Confirms you can drop into pandas at any point.

## Error Handling Example

In [8]:
# Show error handling by pointing to a bad URL
import importlib
import bitcoin_petl_utils as utils
# Temporarily break the URL
utils.CG_URL = "https://api.coingecko.invalid/foo"
try:
    _ = fetch_btc_price_table()
except Exception as e:
    print("Caught an error as expected:", e)
# Restore original module state
importlib.reload(utils)

Caught an error as expected: HTTPSConnectionPool(host='api.coingecko.invalid', port=443): Max retries exceeded with url: /foo (Caused by NameResolutionError("<urllib3.connection.HTTPSConnection object at 0x7ffb517b9e20>: Failed to resolve 'api.coingecko.invalid' ([Errno -2] Name or service not known)"))
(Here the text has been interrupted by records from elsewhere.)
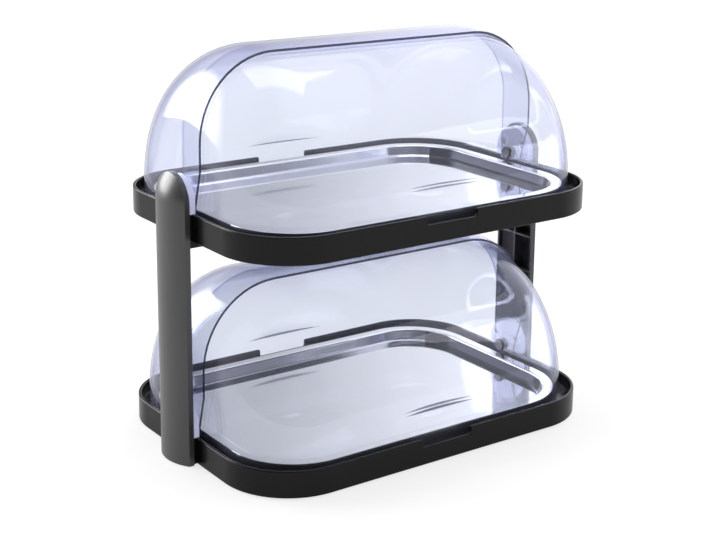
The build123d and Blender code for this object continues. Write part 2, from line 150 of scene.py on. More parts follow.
class Shade:
    # Wraps one socket of a node tree, so that sums on values read as plain Python.
    def __init__(self, tree, socket=None):
        self.tree = tree
        self.socket = socket

    def node(self, kind, settings=None, sockets=None, output=0):
        made = self.tree.nodes.new(kind)
        for name, value in (settings or {}).items():
            setattr(made, name, value)
        for name, value in (sockets or {}).items():
            if isinstance(value, Shade):
                self.tree.links.new(value.socket, made.inputs[name])
            elif made.inputs[name].type == "RGBA" and len(value) == 3:
                made.inputs[name].default_value = (*value, 1)
            else:
                made.inputs[name].default_value = value
        return Shade(self.tree, made.outputs[output])

    def sum(self, operation, first, second):
        return self.node("ShaderNodeMath", {"operation": operation}, {0: first, 1: second})

    def __add__(self, other):
        return self.sum("ADD", self, other)

    def __radd__(self, other):
        return self.sum("ADD", other, self)

    def __sub__(self, other):
        return self.sum("SUBTRACT", self, other)

    def __mul__(self, other):
        return self.sum("MULTIPLY", self, other)

    def __rmul__(self, other):
        return self.sum("MULTIPLY", other, self)

    def __pow__(self, other):
        return self.sum("POWER", self, other)

    def clamped(self):
        return self.node("ShaderNodeClamp", {}, {"Value": self})

    def blend(self, factor, first, second):
        return self.node(
            "ShaderNodeMix", {"data_type": "RGBA"}, {"Factor": factor, 6: first, 7: second}, 2
        )

    def place(self, stretch):
        coordinates = self.node("ShaderNodeTexCoord", output=3)
        return self.node("ShaderNodeMapping", {}, {"Vector": coordinates, "Scale": stretch})

    def noise(self, scale, detail, stretch=(1, 1, 1)):
        return self.node(
            "ShaderNodeTexNoise",
            {"noise_dimensions": "3D"},
            {"Vector": self.place(stretch), "Scale": scale, "Detail": detail, "Roughness": 0.5},
        )

    def between(self, value, span, results):
        return self.node("ShaderNodeMapRange", {"interpolation_type": "SMOOTHSTEP"}, {
            "Value": value,
            "From Min": span[0],
            "From Max": span[1],
            "To Min": results[0],
            "To Max": results[1],
        })

    def bump(self, height, strength, distance):
        return self.node(
            "ShaderNodeBump", {}, {"Height": height, "Strength": strength, "Distance": distance}
        )

    def facing(self):
        return self.node("ShaderNodeLayerWeight", {}, {"Blend": 0.5}, 1)


def startMaterial(name):
    material = bpy.data.materials.new(name)
    material.use_nodes = True
    tree = material.node_tree
    tree.nodes.clear()
    return material, Shade(tree)


def endMaterial(material, surface):
    tree = material.node_tree
    output = tree.nodes.new("ShaderNodeOutputMaterial")
    tree.links.new(surface.socket, output.inputs["Surface"])
    return material


# Materials

basePlastic = {
    "colour": (0.0030, 0.0030, 0.0034),
    "paleColour": (0.0050, 0.0050, 0.0055),
    "roughness": 0.20,
    "specular": 0.27,
    "grain": 2600,
}

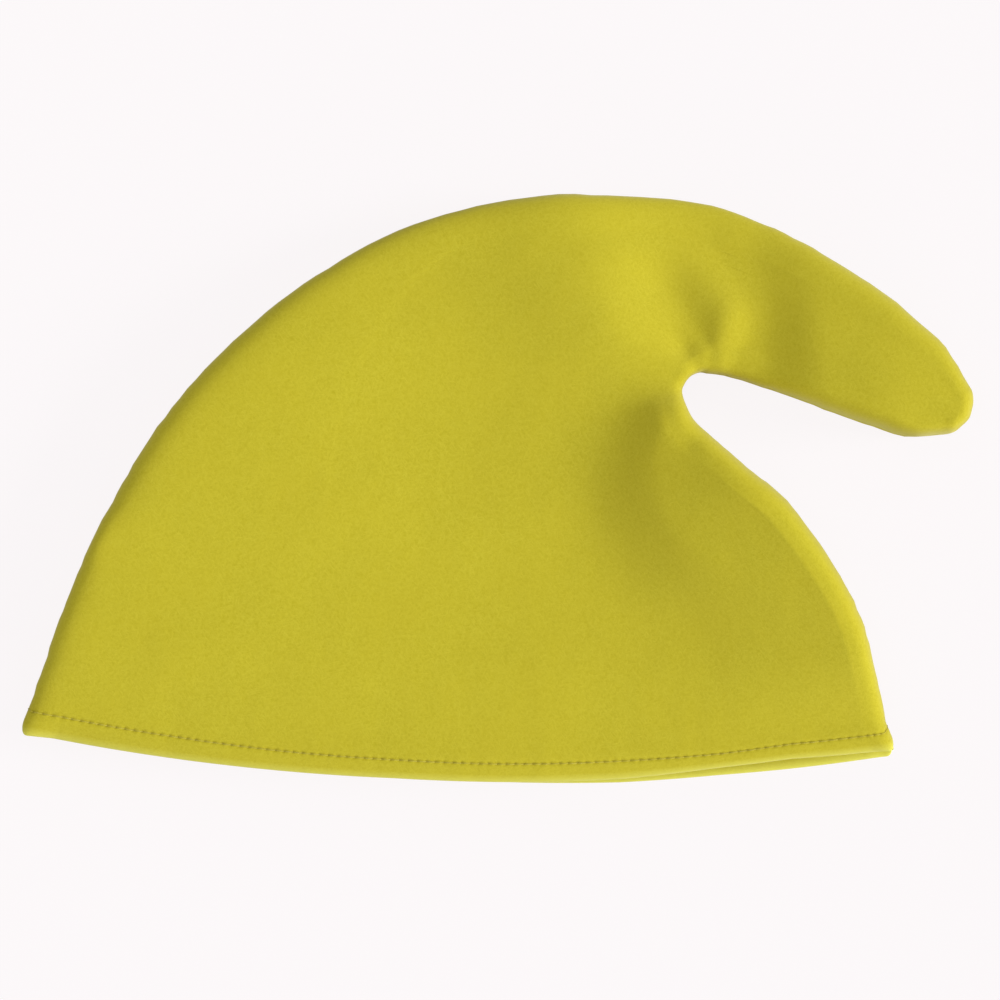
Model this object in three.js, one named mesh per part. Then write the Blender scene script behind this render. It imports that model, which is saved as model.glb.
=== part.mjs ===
// A gnome hat of thick felt, lying on its side as it does when nobody wears it.
// Two panels are cut to one outline, whose top curls over into a horn. They are
// sewn together round the outline, turned right side out, and hemmed at the
// mouth. The hat is hollow from the mouth to the tip of the horn.
// Millimetres, +Z up. The under panel lies on z = 0, the mouth faces -Y and the
// horn points to +X. The origin is under the middle of the hat.

import * as THREE from "three";

// The outline, laid flat
const HEM_WIDTH = 300; // across the mouth, from side seam to side seam
const CROWN_RISE = 188; // from the corners of the hem to the top of the crown
const HEM_BOW = 12.6; // how far the hem bellies out below its corners
const NOTCH_OUT = 234.2; // from the back corner of the hem across to the middle of the notch
const NOTCH_DROP = 68.1; // from the top of the crown down to the middle of the notch
const NOTCH_RADIUS = 7.3; // of the round end of the notch, under the horn
const HORN_LENGTH = 89.2; // from the notch to the tip
const HORN_DIP = 18.4; // degrees that the horn hangs below level
const TIP_RADIUS = 10.9;

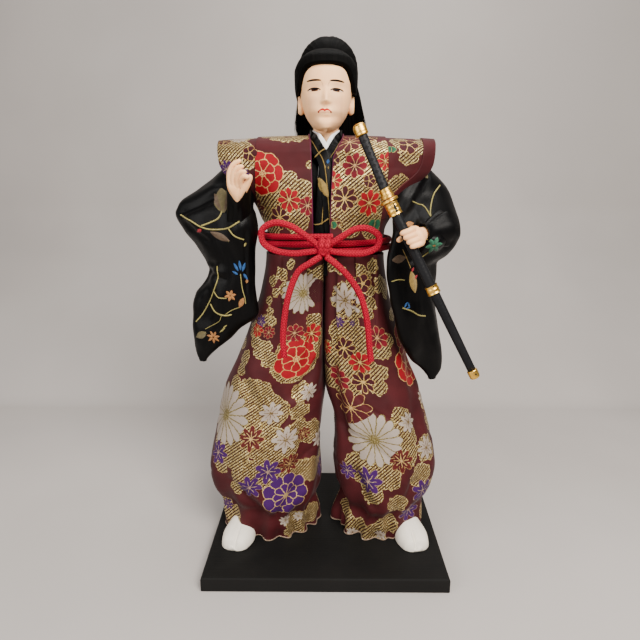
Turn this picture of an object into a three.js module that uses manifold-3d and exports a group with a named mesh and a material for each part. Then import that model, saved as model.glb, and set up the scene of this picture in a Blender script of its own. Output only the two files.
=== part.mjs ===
// A samurai doll about 12 inches tall on a painted board. It wears a brocade vest and trousers over a
// black satin kimono, with a red cord round the waist and a sword in its left fist.
// Millimetres, +Z up, facing -Y. The origin is the middle of the board's underside.
// Left and right are the doll's own: its right side is at -X.
import * as THREE from "three";
import { mergeVertices } from "three/addons/utils/BufferGeometryUtils.js";
import Module from "manifold-3d";

const wasm = await Module();
wasm.setup();

// Clearances
const seatGap = 0.35; // between two pieces that touch
const layerGap = 0.4; // between two layers of cloth

// Board
const boardWidth = 143;
const boardDepth = 115;
const boardThickness = 9;
const boardEdge = 0.8; // bevel along its edges

// Heights of the figure
const legHeight = 181; // board to the top of the trousers
const torsoHeight = 64; // top of the trousers to the shoulder seam
const chinRise = 2; // shoulder seam to the chin
const headHeight = 40; // chin to the top of the skull

// Stuffed body under the clothes
const torsoWidth = 57;
const torsoDepth = 38;
const torsoBelowWaist = 24;
const neckDiameter = 12.4;
const neckPegDiameter = 4;
const neckPegLength = 22;

// Cloth
const satinThickness = 1.2;
const collarThickness = 0.7;
const collarWidth = 7;
const vestThickness = 1.4;
const trouserThickness = 1.8;

// Vest
const vestSpan = 120.6; // across both shoulder wings
const wingDroop = 1.6;
const shoulderRound = 10;

// Trousers
const rightLegReach = 76.3; // from the middle to the widest point of the right trouser leg
const leftLegReach = 71.9;
const legFront = 31; // how far a leg bulges forward
const legBack = 33;
const hemWave = 0.04; // share of the leg that the gathered hem waves in and out
const pleatWave = 0.025; // share that the wide folds wave in and out, up to the waist

// Feet and wires
const footLength = 45;
const footWidth = 20;
const footHeight = 15;
const footSplay = 12; // degrees outwards
const stance = 50; // middle of the doll to the heel wire
const hipSpacing = 15;
const legWireDiameter = 3;
const legWireInBoard = 6;
const stuffingDiameter = 22;
const armWireDiameter = 2;

// Head and hair
const faceWidth = 30.4;
const faceDepth = 19; // neck axis to the forehead
const skullDepth = 18; // neck axis to the back of the head
const noseLength = 4.4;
const hairThickness = 2.6;
const crownRise = 11.7; // raised crown of hair above the skull
const hairLength = 74; // from the tie to the ends behind the back

// Waist cord
const cordDiameter = 3.5;
const knotWidth = 9.4;

// Sword and scabbard, along the scabbard's own line from the middle of the fist
const swordLean = 27.6; // degrees from upright, hilt towards the doll's face
const swordTilt = 4.2; // degrees that the scabbard's end comes forward
const hiltBend = 3.7; // degrees that the hilt stands steeper than the scabbard
const scabbardWidth = 5.2;
const scabbardDepth = 4.2;
const scabbardAbove = 20.3; // fist to the scabbard's mouth
const scabbardBelow = 75.4; // fist to the start of its tip
const mouthRingLength = 6.4;
const ringLength = 4.4;
const ringBelow = 28.2; // fist to the second ring
const tipLength = 5;
const ringWall = 0.55;
const bladeWidth = 3;
const bladeThickness = 1;
const bladeLength = 84;
const bladeTang = 5;
const guardWidth = 9;
const guardDepth = 7.6;
const guardThickness = 1.9;
const gripCollarLength = 5.4;
const gripLength = 27;
const gripWidth = 4.8;
const pommelLength = 6.6;
const pommelWidth = 5.8;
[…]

<module 'bitcoin_petl_utils' from '/data/bitcoin_petl_utils.py'>

## Wrap-Up & Takeaways

1. **`fetch_btc_price_table()`**  
   - Fetches a single, real-time Bitcoin price from CoinGecko.  
   - Returns a one-row Petl table with UNIX `timestamp` and `price_usd`.

2. **`expand_demo_rows(tbl, n, dt)`**  
   - Clones that one row into `n` rows, each shifted by `dt` seconds.  
   - Useful for showing ETL operations on multi-row data in tutorials.  
   - In this demo, we generated 5 rows spaced 1 minute apart.

3. **`filter_recent(table, lookback_min)`**  
   - Converts the `timestamp` column to integers and keeps only rows  
     within the last `lookback_min` minutes.  
   - When run on our 5-row demo, it lets you see how filtering works  
     across multiple records rather than just one.

4. **Converting Petl → pandas**  
   - `etl.todataframe()` turns a Petl table into a pandas DataFrame.  
   - After parsing the timestamps into datetime objects, you can  
     leverage pandas’ powerful time-series tools (rolling windows, plotting, etc.).

---

By walking through:

- **a real fetch**,  
- **synthetic multi-row generation**,  
- **time-based filtering**,  
- and **conversion to pandas**,  

you now have a clear recipe for integrating live BTC data into any ETL or analytics pipeline.